--- Information provided ---

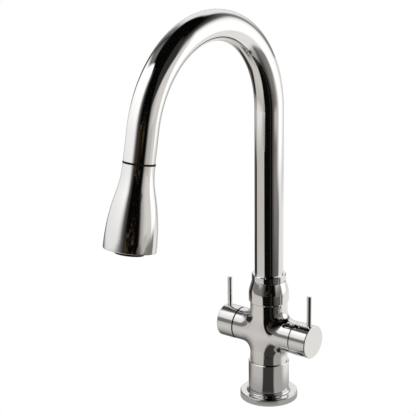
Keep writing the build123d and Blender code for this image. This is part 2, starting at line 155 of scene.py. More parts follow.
class Body(bpy.types.PropertyGroup):
    """Cast body where the column and the two arms melt into one another."""

    column_radius: FloatProperty(
        name="Column radius",
        description="Radius of the upright column",
        default=0.0188,
        min=0.005,
        unit="LENGTH",
    )
    arm_radius: FloatProperty(
        name="Arm radius",
        description="Radius of the arms that carry the handles",
        default=0.0163,
        min=0.005,
        unit="LENGTH",
    )
    blend: FloatProperty(
        name="Blend",
        description="Width over which the column and the arms melt together",
        default=0.010,
        min=0.001,
        unit="LENGTH",
    )
    rim: FloatProperty(
        name="Rim",
        description="Bevel left untouched at each open end of the body",
        default=0.0005,
        min=0,
        unit="LENGTH",
    )
    sides: IntProperty(
        name="Sides",
        description="Faces round each limb of the body",
        default=112,
        min=16,
    )


class Collar(bpy.types.PropertyGroup):
    """Domed collar nut that holds the spout down."""

    band_height: FloatProperty(
        name="Band height",
        description="Height of the straight band below the dome",
        default=0.0099,
        min=0.001,
        unit="LENGTH",
    )
    ease: FloatProperty(
        name="Ease",
        description="Height over which the band turns into the dome",
        default=0.0023,
        min=0.0001,
        unit="LENGTH",
    )
    top_radius: FloatProperty(
        name="Top radius",
        description="Radius of the nut's upper rim",
        default=0.0169,
        min=0.005,
        unit="LENGTH",
    )
    bevel: FloatProperty(
        name="Bevel",
        description="Bevel of the nut's lower edge",
        default=0.0014,
        min=0,
        unit="LENGTH",
    )
    rim: FloatProperty(
        name="Rim",
        description="Bevel of the nut's upper rim",
        default=0.00025,
        min=0,
        unit="LENGTH",
    )
    neck_radius: FloatProperty(
        name="Neck radius",
        description="Radius of the recess that screws onto the body's neck",
        default=0.0181,
        min=0.005,
        unit="LENGTH",
    )
    neck_height: FloatProperty(
        name="Neck height",
        description="Height of the recess that screws onto the body's neck",
        default=0.0093,
        min=0.001,
        unit="LENGTH",
    )
    gap: FloatProperty(
        name="Gap",
        description="Running gap between the nut and the spout",
        default=0.0003,
        min=0,
        precision=4,
        unit="LENGTH",
    )


class Hose(bpy.types.PropertyGroup):
    """Braided hose that runs through the spout to the spray head."""

    arch_radius: FloatProperty(
        name="Arch radius",
        description="Radius of the spout's arch along its middle",
        default=0.0953,
        min=0.01,
        unit="LENGTH",
    )
    braid_pitch: FloatProperty(
        name="Braid pitch",
        description="Length of hose between one crossing of the braid and the next",
        default=0.0024,
        min=0.0005,
        unit="LENGTH",
    )
    strands: IntProperty(
        name="Strands",
        description="Strands of the braid round the hose, in each direction",
        default=12,
        min=4,
    )
    colour: FloatVectorProperty(
        name="Colour",
        description="Colour of the nylon braid",
        default=(0.27, 0.27, 0.28),
        min=0,
        max=1,
        subtype="COLOR",
    )


class Studio(bpy.types.PropertyGroup):
    """Camera, floor and the panels that the chrome reflects."""

    heading: FloatProperty(
        name="Heading",
        description="Direction of the camera round the tap, from the front",
        default=math.radians(37.623),
        subtype="ANGLE",
        unit="ROTATION",
    )
    height: FloatProperty(
        name="Height",
        description="Direction of the camera above the horizon",
        default=math.radians(17.764),
        subtype="ANGLE",
        unit="ROTATION",
    )
    roll: FloatProperty(
        name="Roll",
        description="Tilt of the camera about its own axis",
        default=math.radians(-0.694),
        subtype="ANGLE",
        unit="ROTATION",
    )
    distance: FloatProperty(
        name="Distance",
        description="Distance from the camera to the point that it looks at",
        default=1.3998,
        min=0.1,
        unit="LENGTH",
    )
    table_reach: FloatProperty(
        name="Table reach",
        description="How far the table that the chrome reflects reaches to each side",
        default=3.0,
        min=0.5,
        unit="LENGTH",
    )
    left_box: FloatProperty(
        name="Left soft box",
        description="Distance of the soft box on the left",
        default=0.32,
        min=0.1,
        unit="LENGTH",
    )
    right_box: FloatProperty(
        name="Right soft box",
        description="Distance of the soft box on the right",
        default=0.58,
        min=0.1,
        unit="LENGTH",
    )
    flag: FloatProperty(
        name="Flag",
        description="Distance of the dark cloth on the right",
        default=0.25,
        min=0.1,
        unit="LENGTH",
    )
    screen: FloatProperty(
        name="Screen",
        description="Distance of the low grey screen on the right",
        default=0.20,
        min=0.1,
        unit="LENGTH",
    )
    target: FloatVectorProperty(
        name="Target",
        description="Point that the camera looks at",
        default=(0.0, -0.0979, 0.2254),
        subtype="TRANSLATION",
        unit="LENGTH",
    )
    lens: FloatProperty(
        name="Lens",
        description="Focal length on a 36 mm sensor, in millimetres",
        default=130.82,
        min=1,
    )
    floor_radius: FloatProperty(
        name="Floor radius",
        description="Radius of the white board that the tap stands on",
        default=0.125,
        min=0.05,
        unit="LENGTH",
    )


class Value:
    """A number that changes over a surface, for use in arithmetic."""

    def __init__(self, tree, socket):
        self.tree = tree
        self.socket = socket

    def maths(self, operation, *others):
        """Result of a Math node on this value and others."""
        settings = {"operation": operation}
        sockets = dict(enumerate((self, *others)))
        made = self.tree.node("ShaderNodeMath", settings, sockets)
        return Value(self.tree, made.outputs[0])

    def __add__(self, other):
        return self.maths("ADD", other)

    def __radd__(self, other):
        return self.maths("ADD", other)

    def __sub__(self, other):
        return self.maths("SUBTRACT", other)

    def __rsub__(self, other):
        settings = {"operation": "SUBTRACT"}
        made = self.tree.node("ShaderNodeMath", settings, {0: other, 1: self})
        return Value(self.tree, made.outputs[0])

    def __mul__(self, other):
        return self.maths("MULTIPLY", other)

    def __rmul__(self, other):
        return self.maths("MULTIPLY", other)

    def __abs__(self):
        return self.maths("ABSOLUTE")

    def smooth(self, low, high):
        """0 at low, 1 at high and a soft step between them."""
        settings = {"interpolation_type": "SMOOTHSTEP"}
        sockets = {"Value": self, "From Min": low, "From Max": high}
        made = self.tree.node("ShaderNodeMapRange", settings, sockets)
        return Value(self.tree, made.outputs["Result"])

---

● **What to do**: Your task is to quote the lines above, beginning with the first and ending with the one that holds "body where the".

● **Written reply**:
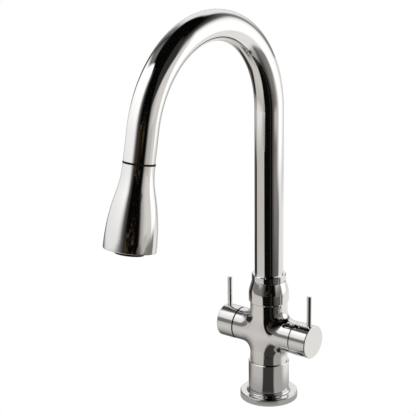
Keep writing the build123d and Blender code for this image. This is part 2, starting at line 155 of scene.py. More parts follow.
class Body(bpy.types.PropertyGroup):
    """Cast body where the column and the two arms melt into one another."""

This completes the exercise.